Task statement> Transcribe the stretch of entries below from the line with "four equal slopes" through the line with "bpy.data.objects.remove(obj)", exactly and with both ends included; leave out all other lines.
>>
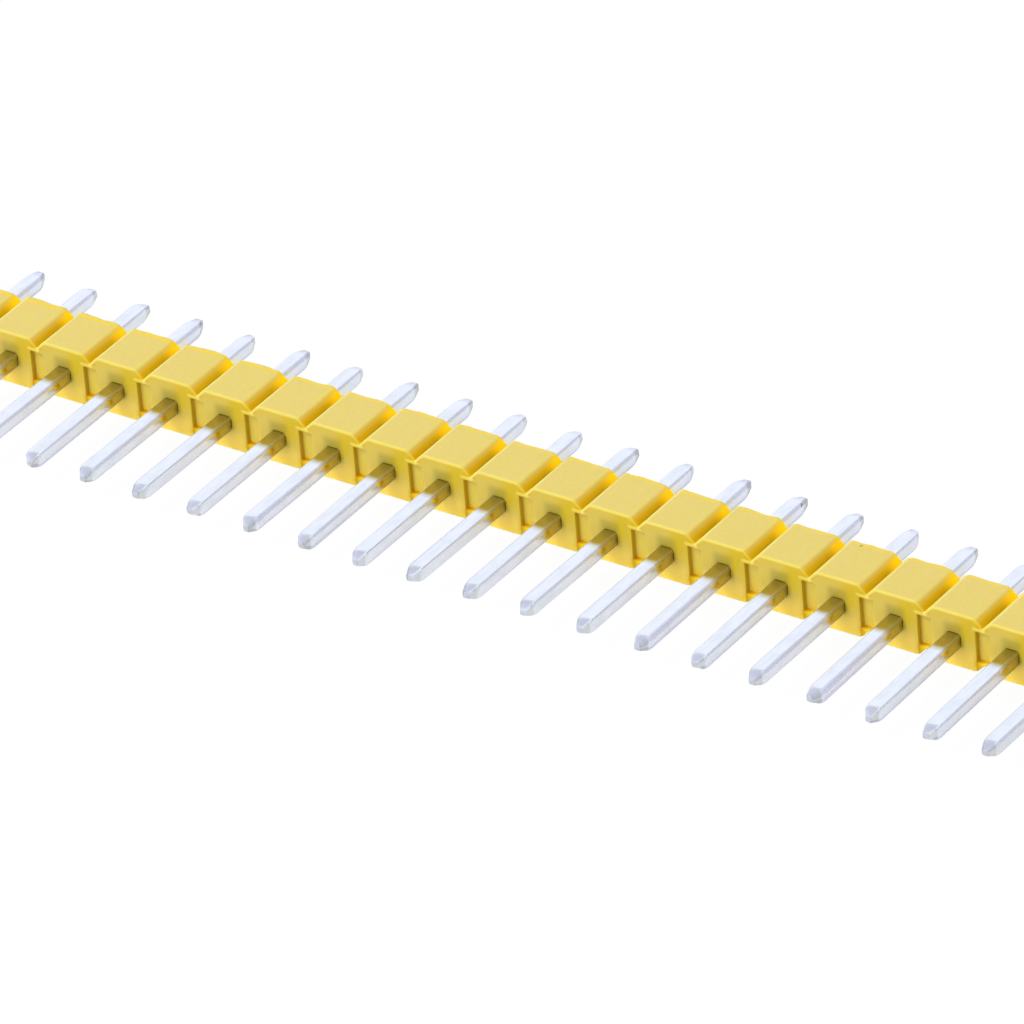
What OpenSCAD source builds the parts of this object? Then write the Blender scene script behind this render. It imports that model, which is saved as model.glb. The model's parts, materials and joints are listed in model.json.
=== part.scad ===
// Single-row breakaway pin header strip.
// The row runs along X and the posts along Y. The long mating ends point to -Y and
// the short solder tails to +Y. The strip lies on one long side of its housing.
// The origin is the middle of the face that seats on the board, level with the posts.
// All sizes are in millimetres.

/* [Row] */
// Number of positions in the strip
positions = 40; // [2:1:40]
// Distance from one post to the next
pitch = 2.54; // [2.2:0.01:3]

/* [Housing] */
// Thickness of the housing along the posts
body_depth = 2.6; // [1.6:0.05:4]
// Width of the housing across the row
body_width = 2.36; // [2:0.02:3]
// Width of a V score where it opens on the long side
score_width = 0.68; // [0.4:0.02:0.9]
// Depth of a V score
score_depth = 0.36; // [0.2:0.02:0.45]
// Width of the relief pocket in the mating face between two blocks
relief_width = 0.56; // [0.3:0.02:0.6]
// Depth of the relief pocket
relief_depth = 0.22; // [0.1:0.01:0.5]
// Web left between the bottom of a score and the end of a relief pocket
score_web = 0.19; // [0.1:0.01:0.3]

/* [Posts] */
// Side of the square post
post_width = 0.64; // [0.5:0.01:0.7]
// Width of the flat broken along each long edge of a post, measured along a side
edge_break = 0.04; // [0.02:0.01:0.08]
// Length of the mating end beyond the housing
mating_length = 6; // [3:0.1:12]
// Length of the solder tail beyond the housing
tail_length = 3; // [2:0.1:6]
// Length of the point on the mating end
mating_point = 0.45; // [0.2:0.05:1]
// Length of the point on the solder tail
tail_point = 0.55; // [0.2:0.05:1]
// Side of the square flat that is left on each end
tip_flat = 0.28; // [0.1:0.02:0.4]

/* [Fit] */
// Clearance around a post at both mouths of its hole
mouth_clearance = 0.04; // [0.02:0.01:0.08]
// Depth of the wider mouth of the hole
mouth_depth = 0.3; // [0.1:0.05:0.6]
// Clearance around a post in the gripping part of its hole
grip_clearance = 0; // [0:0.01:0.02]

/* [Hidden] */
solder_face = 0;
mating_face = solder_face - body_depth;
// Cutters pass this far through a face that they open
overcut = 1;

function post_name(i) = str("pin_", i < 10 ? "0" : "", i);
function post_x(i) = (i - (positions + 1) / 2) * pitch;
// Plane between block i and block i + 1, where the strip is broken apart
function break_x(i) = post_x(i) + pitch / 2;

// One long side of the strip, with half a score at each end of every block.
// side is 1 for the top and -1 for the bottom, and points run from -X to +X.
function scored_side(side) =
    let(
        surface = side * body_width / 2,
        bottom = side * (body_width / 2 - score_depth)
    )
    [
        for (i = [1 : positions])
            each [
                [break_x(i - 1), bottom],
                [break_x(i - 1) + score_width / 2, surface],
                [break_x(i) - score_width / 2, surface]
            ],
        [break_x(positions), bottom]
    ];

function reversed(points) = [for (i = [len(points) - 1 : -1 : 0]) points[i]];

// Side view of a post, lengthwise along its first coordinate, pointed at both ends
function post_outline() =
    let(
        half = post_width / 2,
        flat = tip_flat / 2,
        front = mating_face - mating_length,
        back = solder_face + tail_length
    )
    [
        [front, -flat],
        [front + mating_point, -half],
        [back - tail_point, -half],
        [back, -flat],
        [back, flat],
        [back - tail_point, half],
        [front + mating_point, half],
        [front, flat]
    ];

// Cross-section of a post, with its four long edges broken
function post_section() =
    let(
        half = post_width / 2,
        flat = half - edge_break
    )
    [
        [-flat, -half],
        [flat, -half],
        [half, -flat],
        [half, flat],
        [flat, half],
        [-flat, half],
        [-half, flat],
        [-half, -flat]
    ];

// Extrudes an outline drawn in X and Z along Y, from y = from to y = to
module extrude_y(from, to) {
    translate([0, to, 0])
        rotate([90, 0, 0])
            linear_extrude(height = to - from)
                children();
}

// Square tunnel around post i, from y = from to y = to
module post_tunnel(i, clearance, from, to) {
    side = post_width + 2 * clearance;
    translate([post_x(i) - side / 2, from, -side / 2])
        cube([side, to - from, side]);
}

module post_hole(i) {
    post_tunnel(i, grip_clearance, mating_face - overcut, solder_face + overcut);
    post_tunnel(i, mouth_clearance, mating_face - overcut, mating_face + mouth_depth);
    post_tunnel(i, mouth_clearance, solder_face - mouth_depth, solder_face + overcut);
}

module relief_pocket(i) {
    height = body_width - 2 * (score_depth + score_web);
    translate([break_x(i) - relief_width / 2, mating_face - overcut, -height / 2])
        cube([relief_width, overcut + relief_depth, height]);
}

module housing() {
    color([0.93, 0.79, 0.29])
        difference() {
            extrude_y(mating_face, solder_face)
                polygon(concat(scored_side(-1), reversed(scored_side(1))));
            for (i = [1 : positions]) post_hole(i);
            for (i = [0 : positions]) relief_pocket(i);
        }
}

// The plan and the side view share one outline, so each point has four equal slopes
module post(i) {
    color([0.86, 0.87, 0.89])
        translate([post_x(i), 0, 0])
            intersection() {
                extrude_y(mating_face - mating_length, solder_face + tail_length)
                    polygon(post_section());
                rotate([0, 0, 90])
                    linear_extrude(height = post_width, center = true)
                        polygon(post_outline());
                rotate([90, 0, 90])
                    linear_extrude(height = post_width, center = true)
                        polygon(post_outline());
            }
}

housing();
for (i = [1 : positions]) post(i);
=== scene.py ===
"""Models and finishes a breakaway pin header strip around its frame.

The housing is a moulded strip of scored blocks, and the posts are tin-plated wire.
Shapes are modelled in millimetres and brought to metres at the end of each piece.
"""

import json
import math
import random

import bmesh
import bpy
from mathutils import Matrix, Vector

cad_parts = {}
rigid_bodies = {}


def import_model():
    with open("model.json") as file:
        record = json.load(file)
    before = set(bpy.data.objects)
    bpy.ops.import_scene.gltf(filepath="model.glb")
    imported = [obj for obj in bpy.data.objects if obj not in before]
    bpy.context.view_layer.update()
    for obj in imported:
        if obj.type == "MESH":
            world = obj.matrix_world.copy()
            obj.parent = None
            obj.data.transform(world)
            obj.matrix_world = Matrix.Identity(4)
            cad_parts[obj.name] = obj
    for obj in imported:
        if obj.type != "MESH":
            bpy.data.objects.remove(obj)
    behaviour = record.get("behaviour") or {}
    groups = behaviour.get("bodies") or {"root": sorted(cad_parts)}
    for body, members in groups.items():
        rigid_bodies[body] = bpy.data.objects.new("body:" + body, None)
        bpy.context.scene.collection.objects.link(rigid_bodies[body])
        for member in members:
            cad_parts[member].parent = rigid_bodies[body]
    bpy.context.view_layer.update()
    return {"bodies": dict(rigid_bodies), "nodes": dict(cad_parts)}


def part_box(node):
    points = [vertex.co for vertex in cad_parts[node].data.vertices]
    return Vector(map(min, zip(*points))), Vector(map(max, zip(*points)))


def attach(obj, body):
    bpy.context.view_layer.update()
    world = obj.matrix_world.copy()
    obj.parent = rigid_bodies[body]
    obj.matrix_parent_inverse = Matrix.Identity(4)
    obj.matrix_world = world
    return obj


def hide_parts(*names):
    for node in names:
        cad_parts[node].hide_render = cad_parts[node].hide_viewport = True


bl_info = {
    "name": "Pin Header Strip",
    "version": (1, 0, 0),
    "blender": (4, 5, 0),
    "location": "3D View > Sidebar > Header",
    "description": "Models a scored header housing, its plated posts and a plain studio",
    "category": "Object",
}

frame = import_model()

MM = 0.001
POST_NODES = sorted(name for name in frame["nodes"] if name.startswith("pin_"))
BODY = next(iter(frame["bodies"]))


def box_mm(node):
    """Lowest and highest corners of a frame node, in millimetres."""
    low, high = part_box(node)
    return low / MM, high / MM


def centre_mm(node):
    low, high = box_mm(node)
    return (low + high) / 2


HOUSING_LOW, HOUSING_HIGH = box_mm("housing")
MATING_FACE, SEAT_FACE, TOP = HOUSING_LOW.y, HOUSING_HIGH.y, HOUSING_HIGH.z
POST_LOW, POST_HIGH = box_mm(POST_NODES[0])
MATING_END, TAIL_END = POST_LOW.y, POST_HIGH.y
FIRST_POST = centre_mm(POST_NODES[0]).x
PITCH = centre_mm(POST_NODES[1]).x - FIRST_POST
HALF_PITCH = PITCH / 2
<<
>>
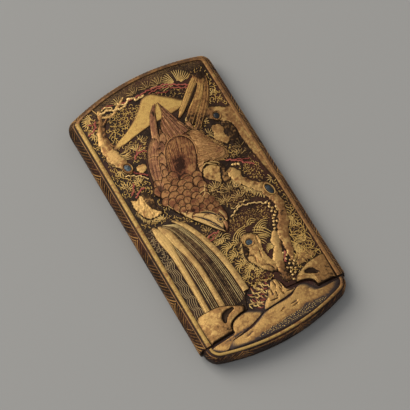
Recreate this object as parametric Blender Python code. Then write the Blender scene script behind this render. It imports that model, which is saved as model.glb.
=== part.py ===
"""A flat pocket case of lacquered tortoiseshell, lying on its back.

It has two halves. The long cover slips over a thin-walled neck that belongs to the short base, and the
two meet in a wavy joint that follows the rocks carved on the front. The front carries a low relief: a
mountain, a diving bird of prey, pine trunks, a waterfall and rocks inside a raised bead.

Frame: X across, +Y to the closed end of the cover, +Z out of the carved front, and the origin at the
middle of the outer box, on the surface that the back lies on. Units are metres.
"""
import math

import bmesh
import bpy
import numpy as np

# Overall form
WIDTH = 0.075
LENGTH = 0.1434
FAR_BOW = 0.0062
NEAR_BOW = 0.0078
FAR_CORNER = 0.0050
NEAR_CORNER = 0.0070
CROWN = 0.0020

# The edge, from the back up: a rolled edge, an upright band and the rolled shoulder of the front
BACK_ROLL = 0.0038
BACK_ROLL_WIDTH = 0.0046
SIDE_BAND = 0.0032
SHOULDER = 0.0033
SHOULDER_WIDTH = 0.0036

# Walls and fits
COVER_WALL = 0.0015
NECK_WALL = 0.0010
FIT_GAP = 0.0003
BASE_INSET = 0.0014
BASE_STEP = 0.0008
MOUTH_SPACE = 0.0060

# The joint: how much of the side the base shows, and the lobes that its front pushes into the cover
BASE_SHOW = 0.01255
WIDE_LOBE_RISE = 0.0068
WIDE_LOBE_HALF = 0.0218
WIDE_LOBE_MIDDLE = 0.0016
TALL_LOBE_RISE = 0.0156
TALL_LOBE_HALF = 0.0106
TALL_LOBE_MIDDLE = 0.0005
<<
Complete response>
// The plan and the side view share one outline, so each point has four equal slopes
module post(i) {
    color([0.86, 0.87, 0.89])
        translate([post_x(i), 0, 0])
            intersection() {
                extrude_y(mating_face - mating_length, solder_face + tail_length)
                    polygon(post_section());
                rotate([0, 0, 90])
                    linear_extrude(height = post_width, center = true)
                        polygon(post_outline());
                rotate([90, 0, 90])
                    linear_extrude(height = post_width, center = true)
                        polygon(post_outline());
            }
}

housing();
for (i = [1 : positions]) post(i);
=== scene.py ===
"""Models and finishes a breakaway pin header strip around its frame.

The housing is a moulded strip of scored blocks, and the posts are tin-plated wire.
Shapes are modelled in millimetres and brought to metres at the end of each piece.
"""

import json
import math
import random

import bmesh
import bpy
from mathutils import Matrix, Vector

cad_parts = {}
rigid_bodies = {}


def import_model():
    with open("model.json") as file:
        record = json.load(file)
    before = set(bpy.data.objects)
    bpy.ops.import_scene.gltf(filepath="model.glb")
    imported = [obj for obj in bpy.data.objects if obj not in before]
    bpy.context.view_layer.update()
    for obj in imported:
        if obj.type == "MESH":
            world = obj.matrix_world.copy()
            obj.parent = None
            obj.data.transform(world)
            obj.matrix_world = Matrix.Identity(4)
            cad_parts[obj.name] = obj
    for obj in imported:
        if obj.type != "MESH":
            bpy.data.objects.remove(obj)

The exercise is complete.